Poet Body

For this round, the only one I’ll remember, I live in a poet’s body. Despite my early aims towards science my brain spins wildly in all directions like an electron cloud, at any moment my point at best a probability. My feet long to feel the earth, and are cut for it, only to return again to draw new patterns of scars. My heart sends me lunging in odd directions until it finds something that will crack it. My stomach writhes and turns and my moving muscles burn as I try to walk it off through thin woods, over muddy waters, past bright green poison ivy. I should be at work right now. Some job, earning money, but instead I’m wrestling with my poet body, striving to find a hold that will keep me in check long enough to squeeze until a few sweaty drops of beauty fall onto a page or evaporate into waves that gently move eardrums and hearts. The struggle ends, little better than its start.

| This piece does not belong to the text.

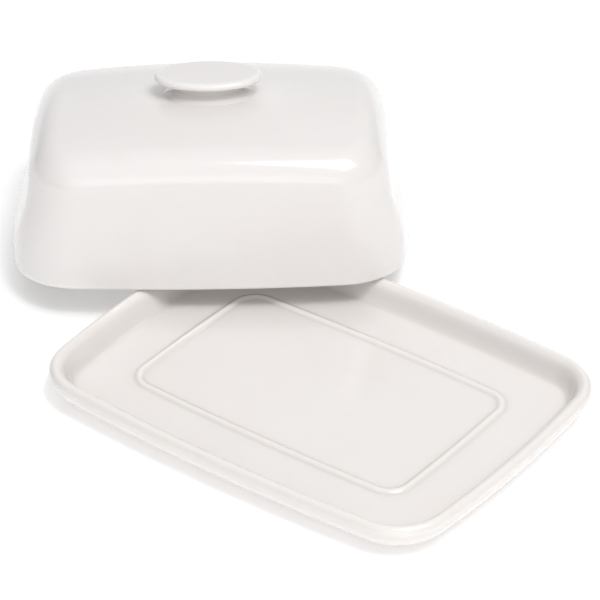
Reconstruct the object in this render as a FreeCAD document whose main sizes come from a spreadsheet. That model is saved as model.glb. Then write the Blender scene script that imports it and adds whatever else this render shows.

I emerge hungry and exhausted and my society chides me for having wasted time, threatens not to feed me, and then places more bright lights and sharp stones in my path to send me off into the woods again.
Epilogue:
Returning up the path, I walk slowly at the center of a stream of joggers with their dog entourages. I’m sweeping a banana through the air, idly practicing knife fighting techniques learned while making a training video with an old Cuban man years ago. Somewhere at the tip of a still hidden grin, my philosopher’s sense of humor begins to twinkle faintly. Somewhere just behind me, the three law students that just ran past make jungle noises.
Also:
It’s easy to feel the great depth of life after falling into a dark well.
Don’t forget that, all along your journey, the sky above was infinitely vast.